Aviv struggles to understand Oates' comments that she is not a person in the normal sense and is not sure what it even means to talk about a coherent self. Oates is dismissive of Aviv's efforts to connect her fiction to her biography, though in fact, Oates has written a lot about twin relationships and a lot about violence and trauma. Oates is reported to have had loving relationships with her parents, but was bullied in school and sexually abused when she was 9 years old. Oates gives Aviv the answer to her "secret'' several times but Aviv seems unable to understand what she is being told, though she records the statements. For example, "Oates once said to an interviewer, "I have a laughably Balzacian ambition to get the whole world into a book." She wasn't kidding.
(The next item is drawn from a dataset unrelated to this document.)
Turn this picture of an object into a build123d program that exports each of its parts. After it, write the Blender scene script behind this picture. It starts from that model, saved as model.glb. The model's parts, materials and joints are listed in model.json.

She is particularly interested in horrible events that strip "characters of their social selves, reduced to a naked core." In much of Oates' fiction, the social self people present to the world is a fiction utilized to lubricate social relationships and get through the day. In her journal, Oates sometimes refers to herself as "the writer," without personality traits. 

 

Nevertheless, Oates has had her fair share (and more) of psychic suffering. She told a novelist friend in 1971 that "I had the idea of 'suicide' with me the way the dial tone on the telephone is there -- always just lift it up, there it is." And: " One day, she was sitting outside her rented flat after sunset, wondering how long she had to live. Suddenly, she felt as if whatever mysterious substance held her together as a single individual was gone. It was as if the the 'field' of perceptions and memories that constitutes 'Joyce Carol Oates' -- was funneled most violently into a point," she wrote in her journal. Another second and I would have been destroyed. But another second- and it was over." Subsequently, " depression was gone. .. She was filled with new writing ideas." This is possibly the best description of  a non-religious born again experience I've ever read.  

 

In conventional usage, we refer to a person having  x. y or z thought or idea, but it's possible to reverse subject and object, so that ideas use persons as vehicles. We may assume without reflection that novelists imagine novels into being, but Oates' puzzlement about whether she is a person at all in the usual sense suggests the weird idea that an abstract imaginative creator can assume the anorexic body of a female novelist to convert the world of social relationships in a specific society into the food of the writing life, fiction. In Oates diet, it's cottage cheese for breakfast and then full meals of sentences, chewed over and revised many times but ultimately sacrificed to the market place. In Oates' sense of herself, her physical body and social manners are grudging compromises a creator being has used to create fictional food.